Surprisingly, worst-case is not too bad ~60% compression ratio, but likely to be problematic if you only have 8 GB of memory (60% of 15 GB is 9 GB).



回答3:

Assuming that disk space is not not a problem with you, I am creating multiple files to hold the data.

import random
import os

PMSize = 100 #Lesser value means using more primary memory
shuffler = lambda x: open(x, 'w')
shufflers = [shuffler('file'+str(x)) for x in range(PMSize)]

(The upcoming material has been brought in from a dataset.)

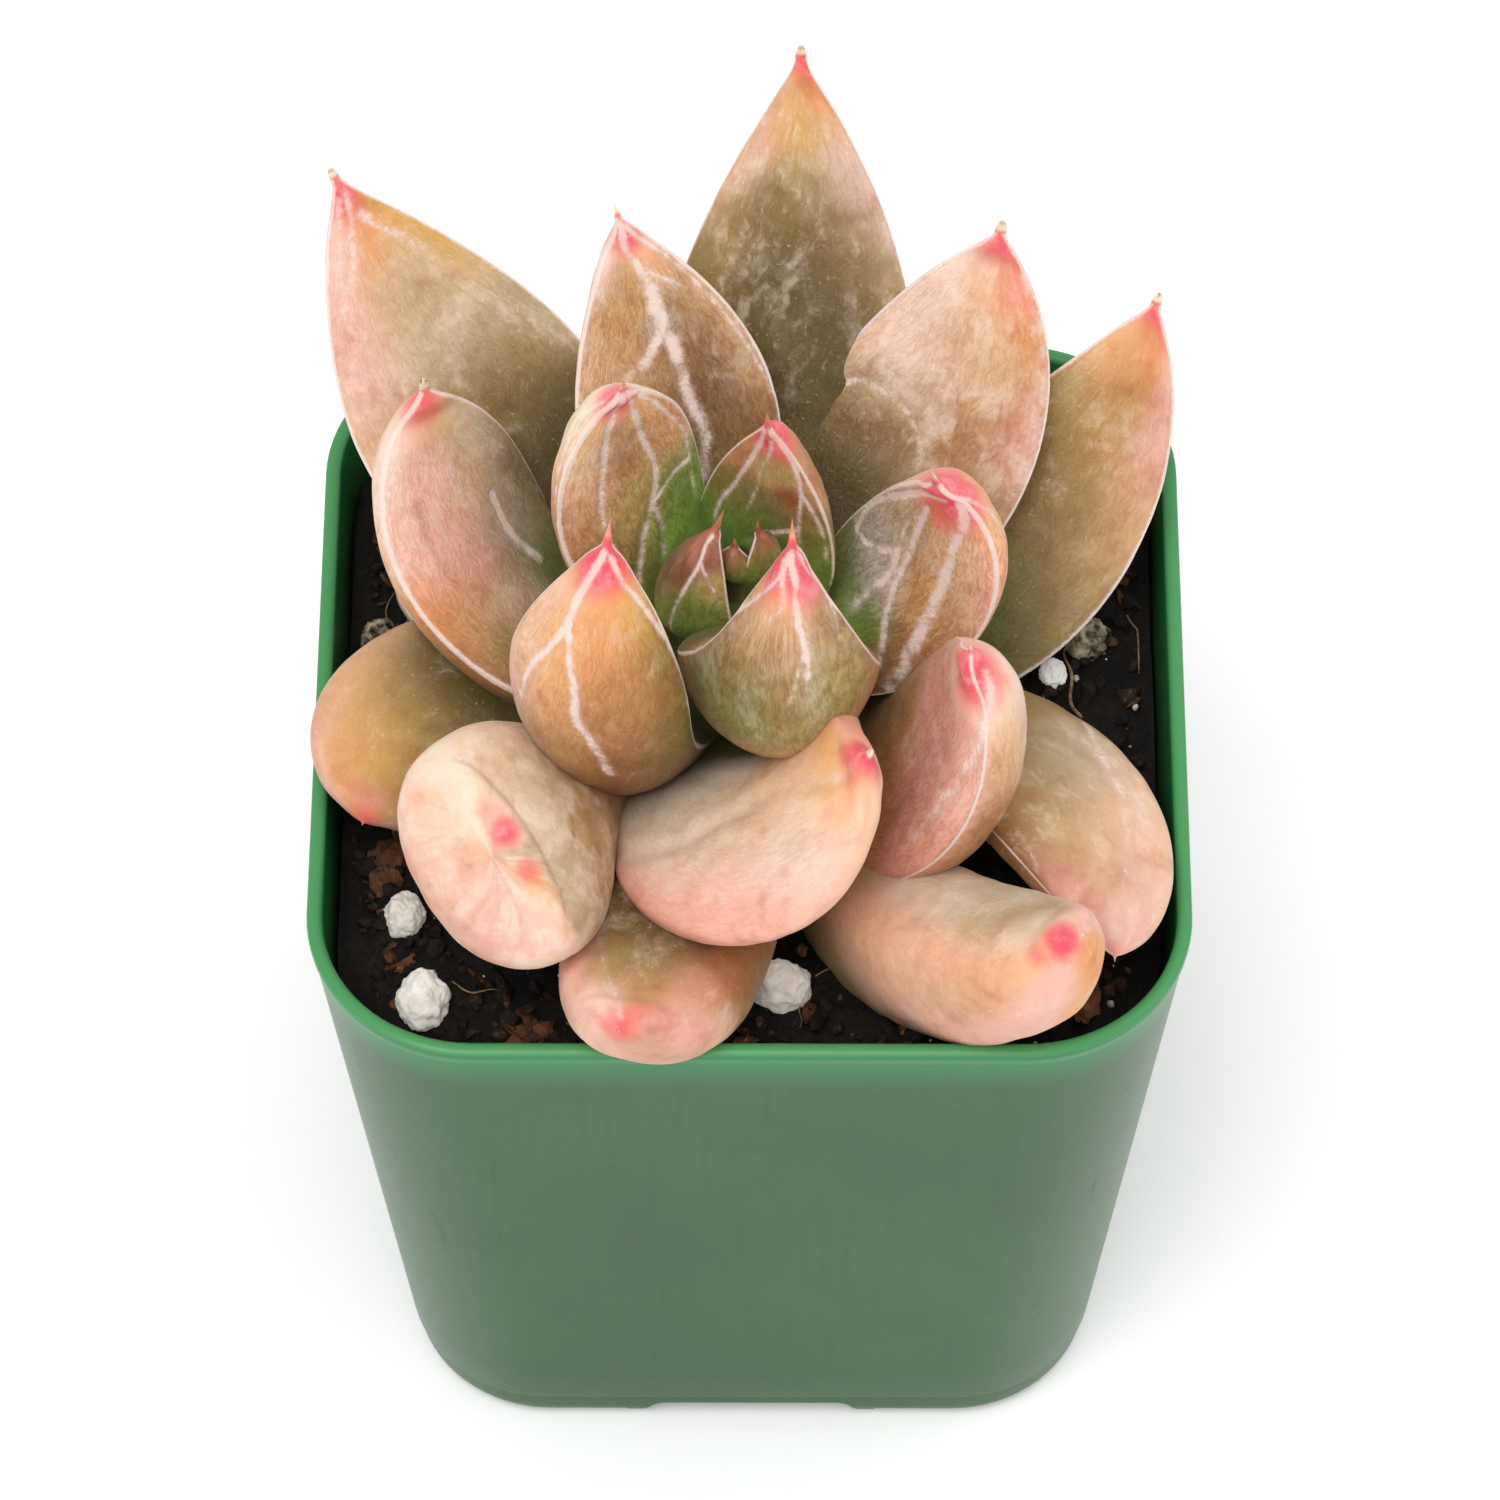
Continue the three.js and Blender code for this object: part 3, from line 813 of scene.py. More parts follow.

with open('filename') as file:
    for line in file:
        i = random.randint(0, len(shufflers)-1)
        shufflers[i].write(line)

with open('filename', 'w') as file:
    for file in shufflers:
        newfile.write(file.read())

for file in shufflers:
    os.remove(file)

Your Memory complexity will be controlled by PMSize. Time complexity will be around O(N + PMSize).



回答4:

This problem can be thought as a problem of efficient memory pages management to reduce swap file I/O. Let your buffer buf be a list of contigous chunks of file you would like to be stored into the output file. Let a contigous chunk of file be a list of a fixed amount of whole lines.

Now, generate a random sequence and remap the returned values to appriopriate chunk numbers and line offsets inside that chunk.

This operation leaves you with a sequence of numbers [1..num of chunks] which can be described as a sequence of accesses to memory fragments contained in pages of numbers between [1..num of chunks]. For online variantion (like in real OS), there is no optimal strategy to this problem, but since you know the actual sequence of pages' referencing there is an optimal solution which can be found here.

What's the gain from this approach? Pages which are going to be used most often are least reread from the HDD meaning less I/O operations to read the data. Also, considering your chunk size is big enough to minimize page swapping compared to memory footprint, a lot of the times following lines of the output file would be taken from the same chunk stored in memory (or any other, but not yet swapped to the drive) rather than reread from the drive.

Maybe it's not the easiest solution (though the optimal page swapping algorithm is easy to write), it could be a fun exercise to do, wouldn't it?